>>>

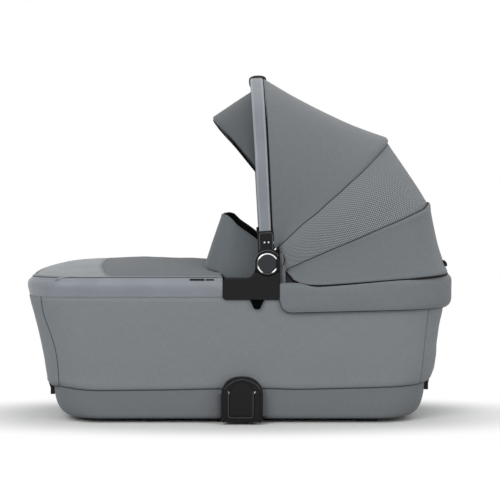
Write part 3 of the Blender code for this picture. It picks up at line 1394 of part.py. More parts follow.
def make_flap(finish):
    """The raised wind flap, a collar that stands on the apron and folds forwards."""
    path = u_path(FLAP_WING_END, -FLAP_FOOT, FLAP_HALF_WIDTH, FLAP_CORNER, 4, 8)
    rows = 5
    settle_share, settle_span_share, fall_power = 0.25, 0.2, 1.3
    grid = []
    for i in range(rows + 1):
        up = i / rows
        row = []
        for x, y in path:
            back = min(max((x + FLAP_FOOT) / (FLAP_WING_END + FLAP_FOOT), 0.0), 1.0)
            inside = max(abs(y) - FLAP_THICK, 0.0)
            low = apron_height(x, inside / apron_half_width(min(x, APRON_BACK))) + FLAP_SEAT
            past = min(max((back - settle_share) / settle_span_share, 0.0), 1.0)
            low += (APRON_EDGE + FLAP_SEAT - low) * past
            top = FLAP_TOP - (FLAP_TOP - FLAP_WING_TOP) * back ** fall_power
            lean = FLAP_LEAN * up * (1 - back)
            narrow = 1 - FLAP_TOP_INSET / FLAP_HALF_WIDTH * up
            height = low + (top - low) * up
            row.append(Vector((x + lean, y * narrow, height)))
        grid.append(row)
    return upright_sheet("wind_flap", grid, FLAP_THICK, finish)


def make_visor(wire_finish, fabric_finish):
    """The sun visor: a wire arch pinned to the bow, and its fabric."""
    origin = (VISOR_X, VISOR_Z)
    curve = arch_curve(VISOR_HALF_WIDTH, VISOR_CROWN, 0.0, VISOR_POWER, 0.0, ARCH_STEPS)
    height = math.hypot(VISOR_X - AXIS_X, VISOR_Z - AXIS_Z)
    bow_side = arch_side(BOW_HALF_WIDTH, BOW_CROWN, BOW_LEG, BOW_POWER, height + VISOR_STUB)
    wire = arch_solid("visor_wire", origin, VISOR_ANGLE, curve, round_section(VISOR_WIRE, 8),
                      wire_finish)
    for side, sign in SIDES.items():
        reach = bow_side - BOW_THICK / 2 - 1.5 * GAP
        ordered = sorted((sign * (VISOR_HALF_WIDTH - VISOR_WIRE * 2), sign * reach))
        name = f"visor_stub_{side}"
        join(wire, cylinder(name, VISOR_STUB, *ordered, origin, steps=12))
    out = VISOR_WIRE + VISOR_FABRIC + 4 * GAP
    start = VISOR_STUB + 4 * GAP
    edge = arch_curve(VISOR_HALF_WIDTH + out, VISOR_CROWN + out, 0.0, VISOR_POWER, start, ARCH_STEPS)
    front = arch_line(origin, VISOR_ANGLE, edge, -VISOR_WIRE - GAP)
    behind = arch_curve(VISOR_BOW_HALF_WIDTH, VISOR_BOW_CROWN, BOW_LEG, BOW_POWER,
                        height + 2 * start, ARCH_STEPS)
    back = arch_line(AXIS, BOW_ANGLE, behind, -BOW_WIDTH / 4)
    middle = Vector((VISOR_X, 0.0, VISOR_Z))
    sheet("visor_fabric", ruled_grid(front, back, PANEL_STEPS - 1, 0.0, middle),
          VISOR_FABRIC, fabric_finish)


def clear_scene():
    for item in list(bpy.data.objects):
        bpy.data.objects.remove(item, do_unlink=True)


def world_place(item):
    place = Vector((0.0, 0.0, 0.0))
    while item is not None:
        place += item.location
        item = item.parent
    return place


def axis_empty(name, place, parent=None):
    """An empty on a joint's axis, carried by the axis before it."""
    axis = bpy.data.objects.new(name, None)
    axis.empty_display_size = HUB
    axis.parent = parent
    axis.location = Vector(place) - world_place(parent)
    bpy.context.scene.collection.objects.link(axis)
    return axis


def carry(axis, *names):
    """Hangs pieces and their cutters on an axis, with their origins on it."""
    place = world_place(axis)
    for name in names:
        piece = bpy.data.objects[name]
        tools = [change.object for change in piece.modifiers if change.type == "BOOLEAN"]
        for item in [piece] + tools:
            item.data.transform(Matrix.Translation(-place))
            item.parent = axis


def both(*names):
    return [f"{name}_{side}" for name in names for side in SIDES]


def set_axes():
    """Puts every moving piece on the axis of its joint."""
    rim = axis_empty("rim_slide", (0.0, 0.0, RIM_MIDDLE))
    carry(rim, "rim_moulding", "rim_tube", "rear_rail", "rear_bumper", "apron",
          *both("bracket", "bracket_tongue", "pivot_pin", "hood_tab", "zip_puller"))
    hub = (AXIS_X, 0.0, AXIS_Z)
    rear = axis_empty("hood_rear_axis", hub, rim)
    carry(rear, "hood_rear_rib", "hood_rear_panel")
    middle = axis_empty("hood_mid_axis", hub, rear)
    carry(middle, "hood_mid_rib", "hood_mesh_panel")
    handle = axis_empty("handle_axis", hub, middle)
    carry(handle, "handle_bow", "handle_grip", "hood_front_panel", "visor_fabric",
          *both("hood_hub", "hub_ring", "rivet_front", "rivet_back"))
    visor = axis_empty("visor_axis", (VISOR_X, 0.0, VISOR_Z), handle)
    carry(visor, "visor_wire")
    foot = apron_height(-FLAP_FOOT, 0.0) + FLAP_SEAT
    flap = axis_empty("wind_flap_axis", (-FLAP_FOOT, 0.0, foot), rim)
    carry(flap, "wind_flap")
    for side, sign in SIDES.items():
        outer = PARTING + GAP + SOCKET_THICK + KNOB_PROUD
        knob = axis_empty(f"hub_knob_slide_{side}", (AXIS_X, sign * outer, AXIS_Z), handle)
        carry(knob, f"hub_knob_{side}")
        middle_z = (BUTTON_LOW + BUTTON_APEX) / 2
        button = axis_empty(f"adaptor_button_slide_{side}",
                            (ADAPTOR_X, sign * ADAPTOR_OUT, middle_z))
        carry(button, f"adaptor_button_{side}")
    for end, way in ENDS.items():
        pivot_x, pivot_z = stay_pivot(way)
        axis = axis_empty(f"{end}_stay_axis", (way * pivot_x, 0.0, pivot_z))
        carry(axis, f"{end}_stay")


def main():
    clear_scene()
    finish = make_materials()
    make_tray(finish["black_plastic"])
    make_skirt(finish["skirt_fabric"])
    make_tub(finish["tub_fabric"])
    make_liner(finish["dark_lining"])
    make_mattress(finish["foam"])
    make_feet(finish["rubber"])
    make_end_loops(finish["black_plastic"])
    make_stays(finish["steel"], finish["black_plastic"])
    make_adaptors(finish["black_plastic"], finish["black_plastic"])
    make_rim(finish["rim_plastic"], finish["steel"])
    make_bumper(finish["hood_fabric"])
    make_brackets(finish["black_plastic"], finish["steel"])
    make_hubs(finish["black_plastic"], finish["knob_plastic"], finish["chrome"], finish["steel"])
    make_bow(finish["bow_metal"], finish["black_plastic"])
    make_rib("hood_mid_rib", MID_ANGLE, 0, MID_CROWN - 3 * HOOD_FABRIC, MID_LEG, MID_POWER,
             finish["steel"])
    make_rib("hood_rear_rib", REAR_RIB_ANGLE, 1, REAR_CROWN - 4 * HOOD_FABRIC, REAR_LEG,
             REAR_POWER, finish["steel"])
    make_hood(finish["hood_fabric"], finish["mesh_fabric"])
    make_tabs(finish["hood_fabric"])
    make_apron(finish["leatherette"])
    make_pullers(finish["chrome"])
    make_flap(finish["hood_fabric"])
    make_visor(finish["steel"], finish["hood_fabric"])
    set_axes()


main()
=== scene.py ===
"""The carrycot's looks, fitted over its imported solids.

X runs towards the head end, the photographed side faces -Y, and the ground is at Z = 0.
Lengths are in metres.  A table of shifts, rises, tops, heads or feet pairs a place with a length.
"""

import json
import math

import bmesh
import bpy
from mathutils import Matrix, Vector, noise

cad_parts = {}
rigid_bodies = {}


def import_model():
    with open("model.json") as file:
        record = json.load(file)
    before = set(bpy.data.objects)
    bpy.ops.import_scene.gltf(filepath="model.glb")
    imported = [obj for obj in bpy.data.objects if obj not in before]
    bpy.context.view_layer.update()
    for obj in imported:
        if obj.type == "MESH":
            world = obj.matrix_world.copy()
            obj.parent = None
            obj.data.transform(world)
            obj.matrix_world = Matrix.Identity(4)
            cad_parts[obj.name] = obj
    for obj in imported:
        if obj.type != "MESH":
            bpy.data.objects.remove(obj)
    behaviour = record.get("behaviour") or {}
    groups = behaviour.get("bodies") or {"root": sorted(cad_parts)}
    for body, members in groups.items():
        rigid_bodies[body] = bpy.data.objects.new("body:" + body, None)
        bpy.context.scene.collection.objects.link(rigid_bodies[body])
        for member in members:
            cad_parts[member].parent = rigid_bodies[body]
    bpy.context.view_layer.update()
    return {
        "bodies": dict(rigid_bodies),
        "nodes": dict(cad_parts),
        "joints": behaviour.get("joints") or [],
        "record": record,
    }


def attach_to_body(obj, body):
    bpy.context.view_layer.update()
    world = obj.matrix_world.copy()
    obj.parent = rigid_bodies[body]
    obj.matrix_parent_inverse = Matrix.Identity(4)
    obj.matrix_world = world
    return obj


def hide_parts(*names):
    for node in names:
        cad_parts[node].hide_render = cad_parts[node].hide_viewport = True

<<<
>>>

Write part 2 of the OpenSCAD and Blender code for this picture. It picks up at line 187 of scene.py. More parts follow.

<<<
>>>

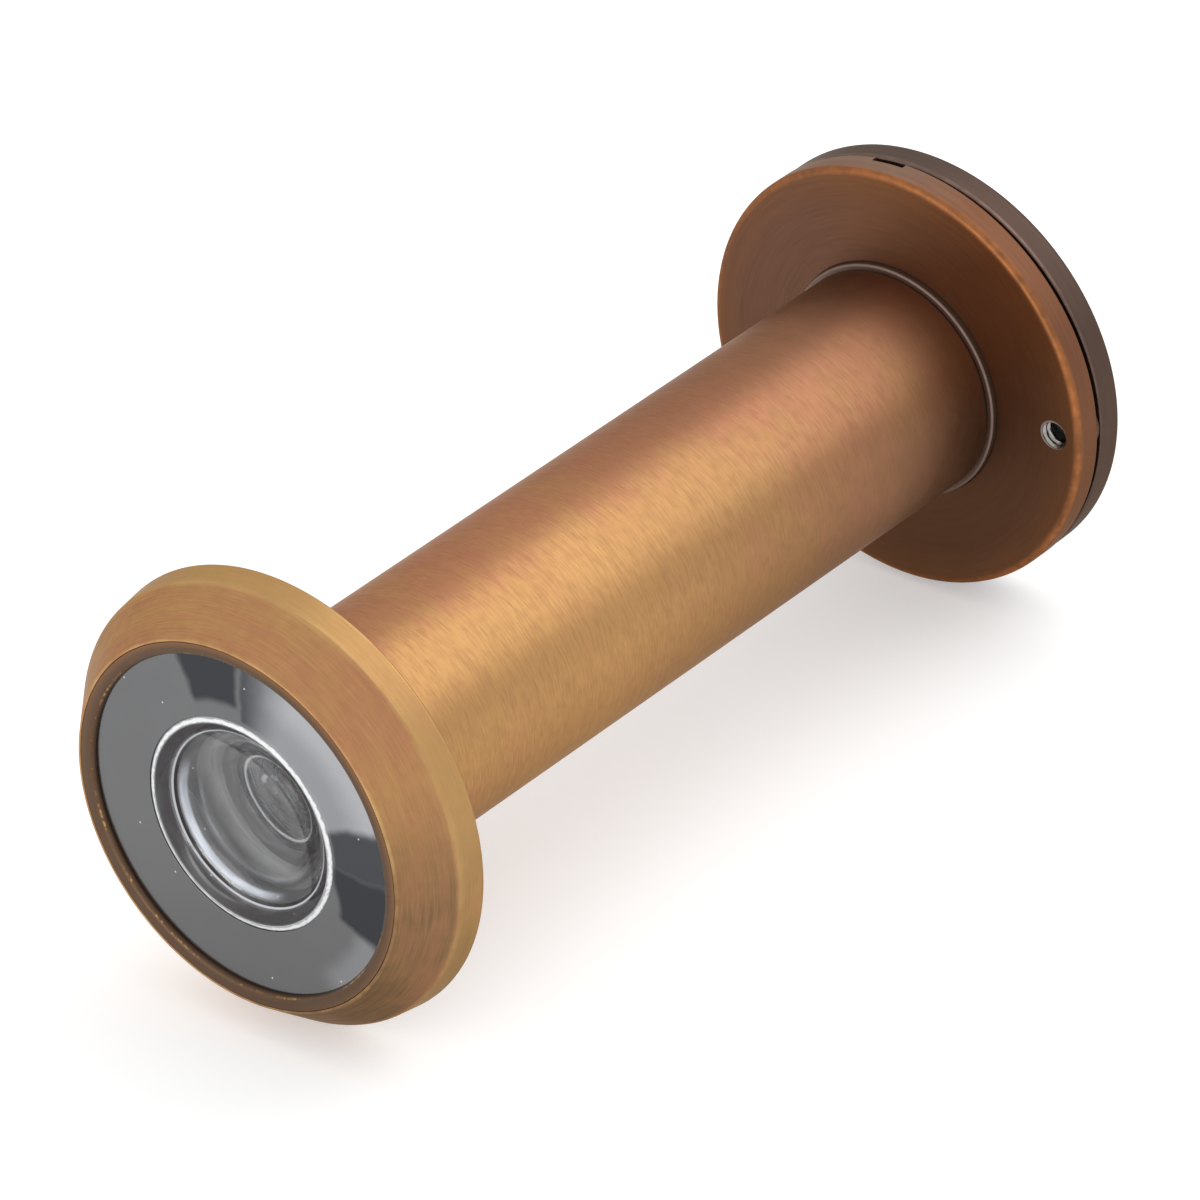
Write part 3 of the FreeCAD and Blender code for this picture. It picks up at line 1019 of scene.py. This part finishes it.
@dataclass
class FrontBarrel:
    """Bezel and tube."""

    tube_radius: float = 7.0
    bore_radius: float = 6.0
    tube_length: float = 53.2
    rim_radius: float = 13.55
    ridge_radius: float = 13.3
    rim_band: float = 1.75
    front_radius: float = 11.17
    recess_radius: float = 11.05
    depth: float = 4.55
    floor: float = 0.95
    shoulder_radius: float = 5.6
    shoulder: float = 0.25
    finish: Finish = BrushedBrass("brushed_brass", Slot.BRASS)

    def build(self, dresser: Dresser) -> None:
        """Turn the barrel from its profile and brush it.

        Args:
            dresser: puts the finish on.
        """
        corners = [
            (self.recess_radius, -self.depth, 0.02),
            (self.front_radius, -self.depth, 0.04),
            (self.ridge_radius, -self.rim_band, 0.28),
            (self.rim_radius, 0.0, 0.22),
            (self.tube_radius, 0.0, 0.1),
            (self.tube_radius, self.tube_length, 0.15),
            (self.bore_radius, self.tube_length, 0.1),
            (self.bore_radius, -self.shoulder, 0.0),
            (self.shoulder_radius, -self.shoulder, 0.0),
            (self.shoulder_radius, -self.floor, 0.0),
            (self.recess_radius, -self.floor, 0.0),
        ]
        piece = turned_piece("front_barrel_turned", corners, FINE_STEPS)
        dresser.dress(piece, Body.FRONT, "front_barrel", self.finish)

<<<

» **What you should do**
Set down exactly the lines from the line that contains "for node in" to the line that contains "cad_parts[node].hide_render = cad_parts[node].hide_viewport", both lines included, and nothing more.

» **Result**
    for node in names:
        cad_parts[node].hide_render = cad_parts[node].hide_viewport = True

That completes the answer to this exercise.